I got into a greater pickle ( No Indian will survive for long without a good bottle of pickles-several are known to get pickled at the drop of a hat) when I decided to fall in love with a man from the Southern Indian State of Kerala- famous for its matriarchs and coconut garnished dishes. We lived out most of the first twenty years of married bliss in and around India's bustling capital city and thus acquired addictions to the tangy street foods that floated down to the Moghul-monument bedecked Delhi, along with heaps of dust, form neighboring Rajesthan (Famous for camels, desserts and castles in the sand).

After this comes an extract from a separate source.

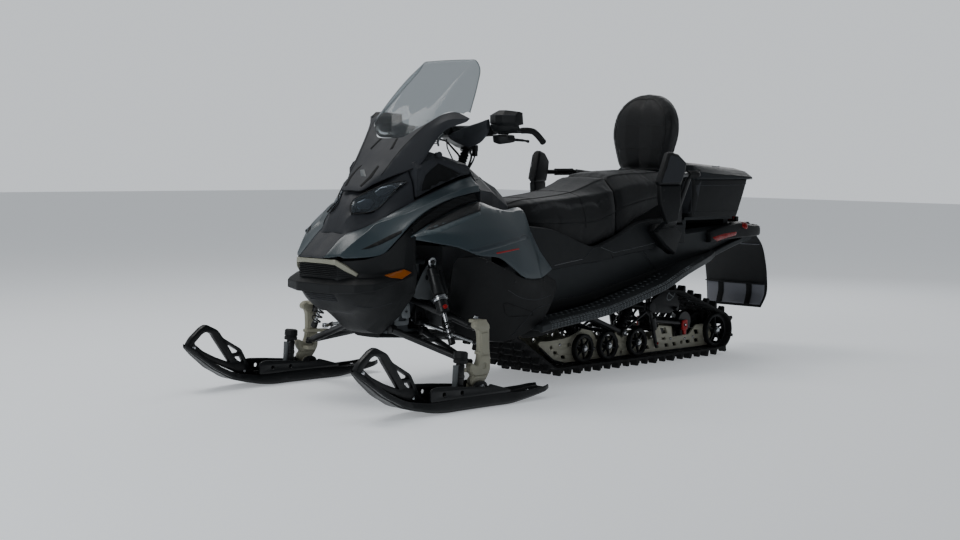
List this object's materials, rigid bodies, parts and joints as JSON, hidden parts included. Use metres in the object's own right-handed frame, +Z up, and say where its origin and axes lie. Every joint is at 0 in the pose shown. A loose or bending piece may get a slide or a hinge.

It will be no wonder then if the recipes presented here bear scant resemblance to their original models. Much is morphed.

Sunday, June 15, 2008

Madhu's Mean Curry

1. About 5 fishes of the kind shown-cleaned and cut as depicted.
2. Roughly quarter cup oil (any vegetable oil should do).
3. A small handful of Madras onions (shallots), finely sliced.
4. 6 green chillies slit.
5. 3 cloves of garlic finely chopped.
6. One piece of ginger cut in juliennes.
7. a small handful of curry leaves.
8. A quarter teaspoon of turmeric.
9. A tablespoon of red chilli powder.
10. A tablespoon of coriander powder.
11. A pinch of fenugreek seeds.
12. Salt to taste.
13. Some 4-5 pieces of cocum.

1. Heat the oil in the clay pot.
2. Add the onions, green chillies, ginger, garlic and curry leaves. Saute for a couple of minutes.
3. Lower the fire. Add the fenugreek seeds and the moistened powders (add some water to the powders before putting them in the pot so that they do not burn).
4. Let it all fry well until there is a good smell-add a bit of water now and then to prevent burning.
5. Add the fish, cocum torn into pieces and enough water to cover the fishes.
6. Bring to a boil and cover and let it cook.